Having said that, if you’re nearing retirement, it will be important to assess how your portfolio might behave during a bear market and whether you can tolerate a steep loss. You may wish to reduce your risk level in the year or two before retirement and in the first two or more years of retirement so that you are not drawing from investments that have the short-term potential for a major loss. Although many investors dislike GICs because they are locked in until maturity and typically do much less well than equities, having that kind of secured income with a portion maturing each year before and in retirement may help you stay invested when there is volatility.

 

To put it more straightforwardly, make sure your portfolio is diversified to limit the risk of permanent loss while simultaneously allowing it to grow over the long term.

 

V. Evaluating Risk Tolerance and Adjusting Your Investment Strategy

What Is Your Risk Tolerance at This Stage? As suggested above, as you approach retirement, your risk tolerance may shift. Understanding where you stand on the risk spectrum is essential. While younger investors can take on more risk, those nearing retirement typically want a more conservative portfolio. This doesn’t mean avoiding all risk; it means adjusting your asset allocation to match your circumstances. If you have not done so before, a good tool to start with is Vanguard’s Investor Questionnaire. It will suggest a balance between stocks and bonds (equities and fixed income) that you are, of course, free to adjust or ignore.

 

Rebalancing for Retirement: Rebalancing your portfolio may involve shifting from equities to fixed-income or cash-equivalent holdings, depending on your goals and risk tolerance. Consider reducing the proportion of stocks in your portfolio and increasing your allocation to bonds or other lower-risk assets as you approach retirement age. Even in retirement, however, you should still invest with the potential for growth in mind.

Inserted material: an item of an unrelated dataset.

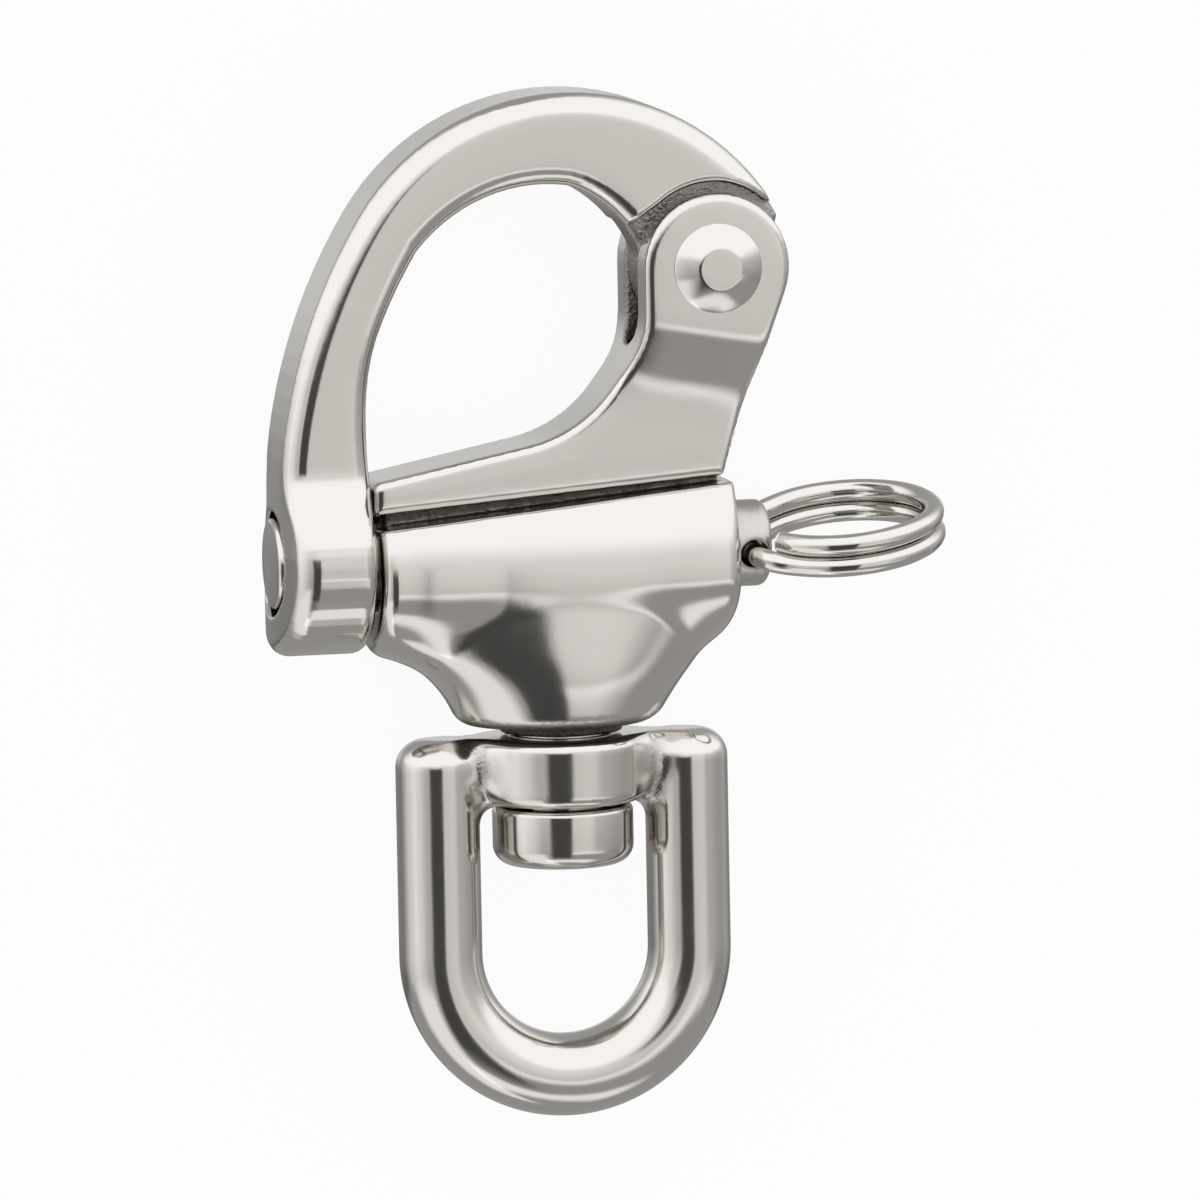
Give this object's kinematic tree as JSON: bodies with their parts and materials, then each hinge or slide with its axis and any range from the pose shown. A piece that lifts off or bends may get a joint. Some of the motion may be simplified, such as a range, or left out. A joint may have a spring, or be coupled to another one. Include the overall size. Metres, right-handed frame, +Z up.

After all, 65-year-old retirees may still have 30 years or more of life ahead of them.

 

VI. Staying the Course: Why It’s Important to Stick to Your Plan

The Challenge of Timing the Market: Attempting to time the market is one of the most difficult things to do successfully. Actually, that’s probably understating the situation. Even highly paid professionals find it all but impossible to accomplish, which is why many investors have simply decided on an asset allocation mix, invested in an appropriate index fund or funds, and let the markets run their course.

 

In the fall of 2008, markets were tumbling like we have been seeing in recent days. I was serving the “active investor” category, people who had a big appetite for risk, but who wound up destroying most of their wealth with overly risky strategies using options and margin. They didn’t time the market correctly. However, by March of 2009, the bottom had been reached, and those with thoughtful long-term investment strategies had been regularly buying all through the downturn and were once again beginning to see their portfolios grow.

 

The Benefits of Staying Invested: To summarize the paragraph above, like 2008-2009, historical data shows that, over time, staying invested in a diversified portfolio tends to lead to better results than trying to time the market. As the investing adage goes:

 

“Time in the market beats timing the market.”

 

If you’re tempted to sell during a downturn, ask yourself:

  • Have your long-term goals changed?
  • Is your portfolio still aligned with your retirement timeline and risk tolerance?

 

VII. Steps for Investors to Take Now

Reassess Your Retirement Plan: Take stock of your savings and investments. Are you still on track for the retirement you envisioned? Adjust your strategy if necessary.

 

Assess Your Income Streams: Do you have additional sources of income outside of your investment portfolio: e.g., CPP, OAS, workplace pension, part-time work, rental income, etc.?

 

Stress Test Your Portfolio: As mentioned earlier, simulate different market scenarios to see how your portfolio would perform. Ensure you’re prepared for worst-case scenarios.

 

Consider Professional Help: If you feel overwhelmed, consider consulting a financial planner to get guidance on your retirement strategy. You don’t have to do it alone, even if you’ve been managing your investments yourself up until now. Some, especially advice-only financial planners, may offer consultations with an hourly fee, while others will provide one-time or ongoing comprehensive financial planning engagements.

 

 

VIII. Taking Control of Your Financial Future

It’s normal to feel anxious about investing, particularly when approaching retirement, but by taking a strategic, long-term approach to your investments, you can maintain peace of mind.

 

Review your portfolio, reassess your risk tolerance, and ensure your investment strategy aligns with your goals. If needed, seek guidance to stress-test your plan.

 

Finally, don’t let anxiety dictate your financial decisions. Trust in the long-term approach, stay informed, and adjust when necessary to secure your financial future.

 

 

This is the 284th blog post for Russ Writes, first published on 2025-04-07.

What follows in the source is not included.